## Problem
Search the data below for the string "More". Extract every line that contains it.

##### Exercise input #####

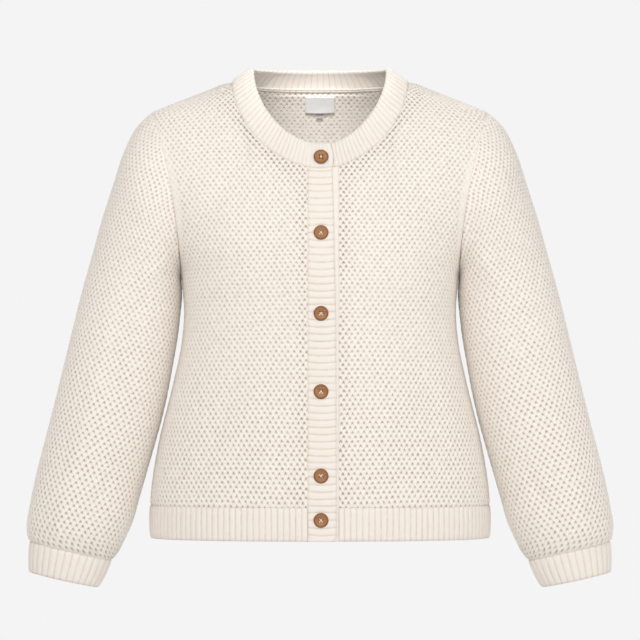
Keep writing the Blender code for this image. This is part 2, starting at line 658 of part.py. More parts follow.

#####
##### Exercise input #####

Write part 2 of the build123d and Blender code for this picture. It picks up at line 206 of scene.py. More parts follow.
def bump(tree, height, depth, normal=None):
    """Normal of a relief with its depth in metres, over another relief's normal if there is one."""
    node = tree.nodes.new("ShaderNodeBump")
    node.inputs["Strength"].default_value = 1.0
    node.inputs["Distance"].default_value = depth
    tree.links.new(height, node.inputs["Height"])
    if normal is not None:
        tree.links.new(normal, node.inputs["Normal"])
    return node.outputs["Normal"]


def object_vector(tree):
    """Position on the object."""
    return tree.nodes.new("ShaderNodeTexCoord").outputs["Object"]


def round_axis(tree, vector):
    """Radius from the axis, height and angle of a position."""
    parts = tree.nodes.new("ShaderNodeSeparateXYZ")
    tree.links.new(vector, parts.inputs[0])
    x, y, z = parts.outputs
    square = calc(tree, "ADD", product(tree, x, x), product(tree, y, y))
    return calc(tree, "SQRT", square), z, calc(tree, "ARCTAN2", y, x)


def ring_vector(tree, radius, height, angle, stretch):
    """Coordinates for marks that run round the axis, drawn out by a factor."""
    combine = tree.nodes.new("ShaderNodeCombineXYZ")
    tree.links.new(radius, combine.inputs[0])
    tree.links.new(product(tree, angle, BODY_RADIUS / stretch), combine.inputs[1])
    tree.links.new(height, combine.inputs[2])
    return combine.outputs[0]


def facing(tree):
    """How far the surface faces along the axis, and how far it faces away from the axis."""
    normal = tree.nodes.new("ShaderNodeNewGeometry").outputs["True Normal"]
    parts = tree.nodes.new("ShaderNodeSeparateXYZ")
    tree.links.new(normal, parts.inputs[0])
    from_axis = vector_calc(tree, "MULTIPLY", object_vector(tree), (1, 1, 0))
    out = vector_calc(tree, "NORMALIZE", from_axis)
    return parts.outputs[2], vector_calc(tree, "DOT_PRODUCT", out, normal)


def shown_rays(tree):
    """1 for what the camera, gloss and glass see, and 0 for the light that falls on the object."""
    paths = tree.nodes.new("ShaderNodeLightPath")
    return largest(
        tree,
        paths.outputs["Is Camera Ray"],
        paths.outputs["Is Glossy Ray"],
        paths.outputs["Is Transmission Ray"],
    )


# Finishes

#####

## Result of the task
Keep writing the Blender code for this image. This is part 2, starting at line 658 of part.py. More parts follow.
Write part 2 of the build123d and Blender code for this picture. It picks up at line 206 of scene.py. More parts follow.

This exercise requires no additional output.